27/02/2020
Google: Meet Meena, the Lifelike ChatBot.
Jupiter Research has projected that there will be 8 billion digital voice assistants in use by 2023, this is up from 2.5 billion at the end of 2018. Advances from Amazon, Apple, Google and Samsung will drive this across numerous surfaces from smartphones to smart devices (TV's & speakers) to wearables.
Current voice assistants still have a hard time interpreting what it is that consumers ask them to do and their accuracy rate has declined year over year according to Perficient Digital. Recognizing this, a team at Google Research published a paper last week that might be the start to solving to this critical issue.
The Next Web summarized the paper by writing, "The conversational neural network with 2.6 billion parameters can chat with people better than any AI generator out there. The team trained the model with 40 billion words — 341 GB of text data including social media conversations — using the seq2seq model.
"Seq2seq is a variation of Google’s Transformer — a neural network that compares words in a paragraph to each other to understand the relationship between them.
"Meena has a single evolved transformer encoder block and 13 evolved transformer decoder blocks. While encoder blocks help it understand the context of the conversation, decoders help it to form a response. Google claims Meena has 1.7x more model capacity and was trained on 8.5x more data than OpenAI’s GTP-2.
"The team of researchers also devised a new matric called Sensibleness and Specificity Average (SSA) to measure how sensible and specific a conversation or a response is."
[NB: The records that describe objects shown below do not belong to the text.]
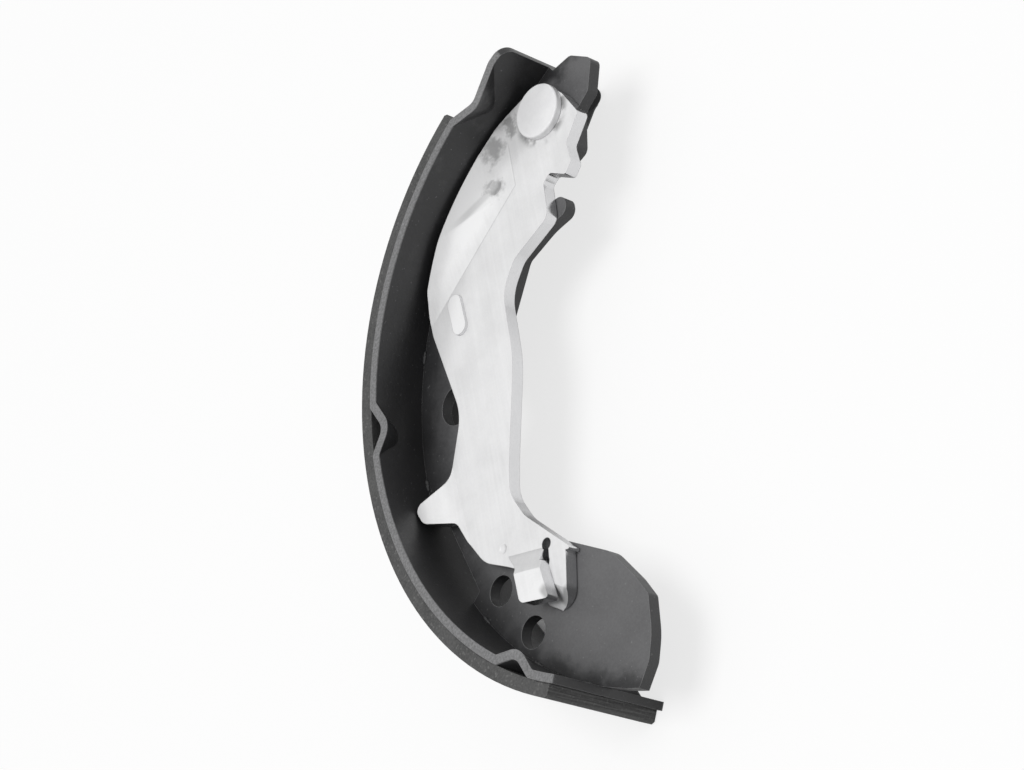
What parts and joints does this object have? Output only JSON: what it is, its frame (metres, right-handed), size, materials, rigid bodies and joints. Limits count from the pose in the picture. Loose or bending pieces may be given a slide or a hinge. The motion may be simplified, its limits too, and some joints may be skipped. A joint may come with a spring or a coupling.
{
  "type": "drum brake shoe",
  "caption": "Curved T-section drum brake shoe with bonded friction lining, pressed edge pads and a pivoted parking-brake lever with a cable hook.",
  "frame": {"origin": "centre of the hold-down hole, halfway through the web's thickness", "axes": "+Z along the drum's axis, on the lever's side; +Y towards the toe with the pivot pin; -X towards the lining"},
  "size_m": [0.0905, 0.1839, 0.039],
  "materials": {
    "shoe_steel": "satin dark grey coat, brighter on cut edges",
    "friction_lining": "dry, speckled moulded friction material",
    "plated_steel": "bright zinc plate",
    "pin_steel": "bright zinc plate"
  },
  "bodies": {
    "shoe": {"web": "shoe_steel", "table": "shoe_steel", "lining": "friction_lining", "pivot_pin": "pin_steel"},
    "lever": {"parking_lever": "plated_steel"}
  },
  "joints": [
    {"name": "lever_pivot", "type": "hinge", "parent": "shoe", "child": "lever", "pos_m": [0.05221, 0.06302, 0.003], "axis": [0, 0, 1], "range_deg": [0, 22]}
  ]
}
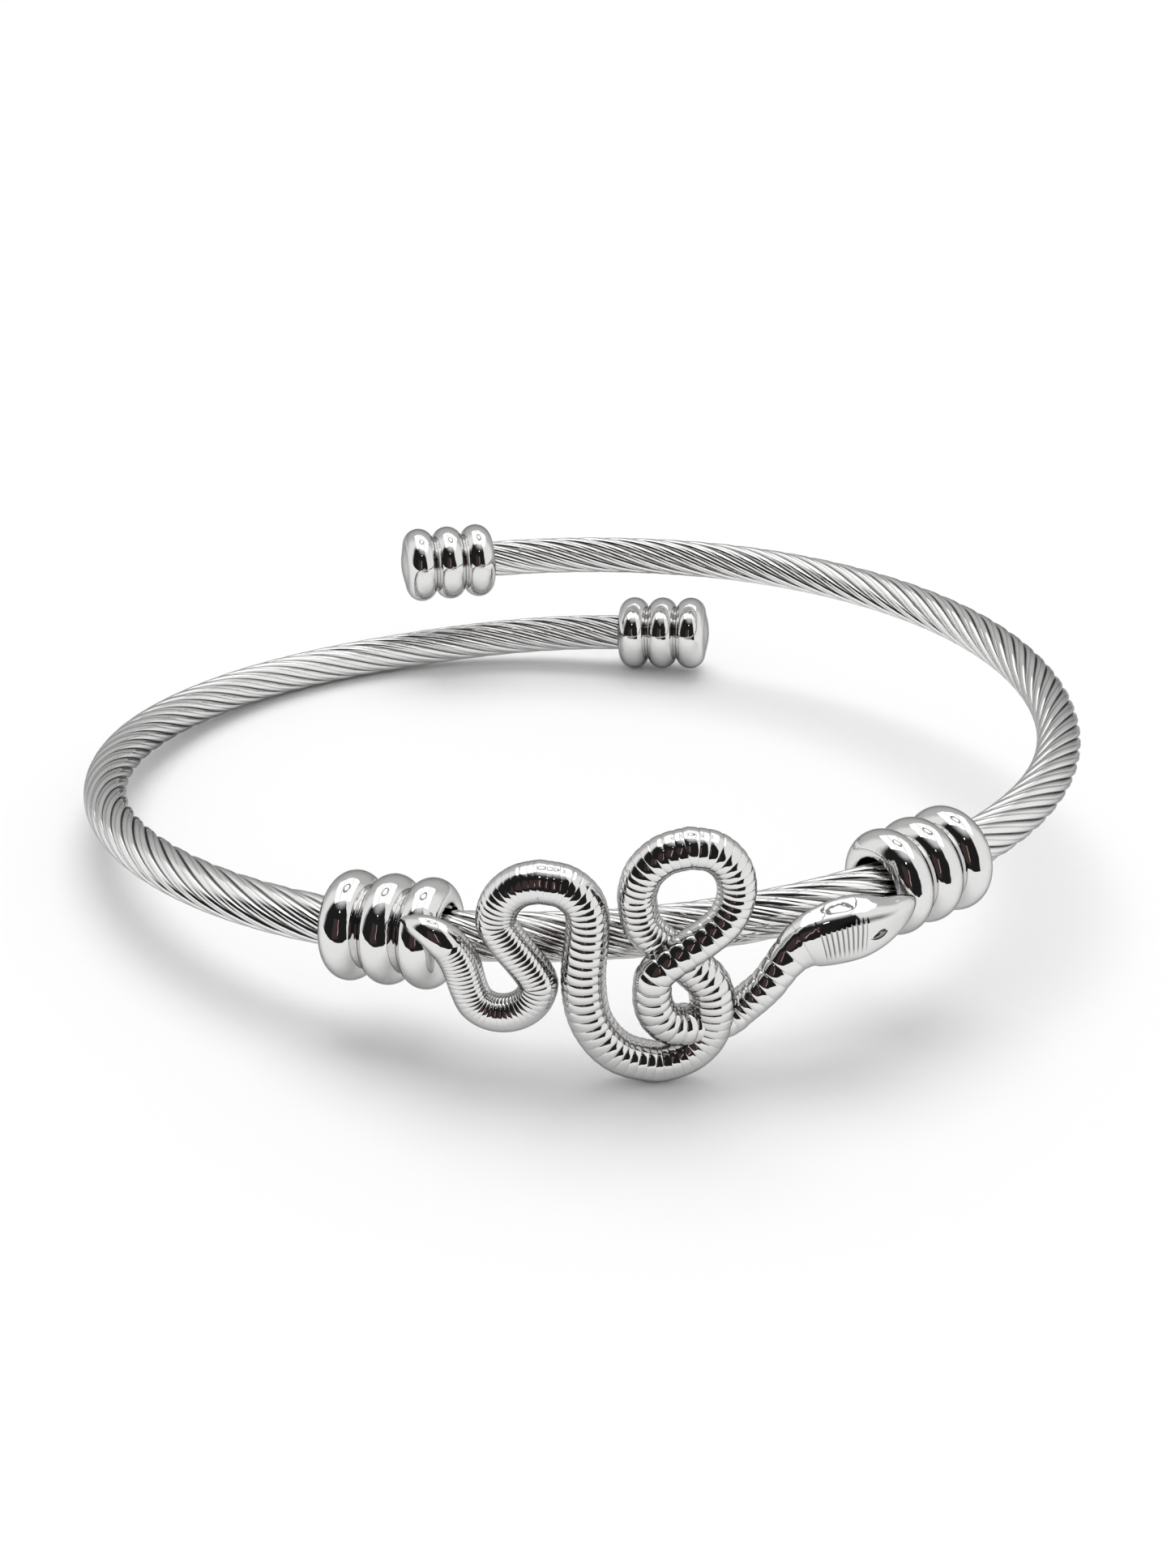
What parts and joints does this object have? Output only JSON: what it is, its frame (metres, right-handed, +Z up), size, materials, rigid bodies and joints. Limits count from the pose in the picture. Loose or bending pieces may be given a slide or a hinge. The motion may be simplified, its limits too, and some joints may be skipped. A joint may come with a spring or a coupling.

What does this mean for brands? With the hardware side of conversational technology now easily embeddable in anything at scale due to Amazon's AWS IoT Core advances last year combined with this new approach to make the agent that lives on the device more intelligent, the future of voice interaction looks bright.
As we've been saying for some now, once consumers come to expect that the assistant be there auto-magically, brands will need to understand how to build experiences to meet them in these new, un-tethered moments, as doing so will unlock new contexts and opportunities to provide value.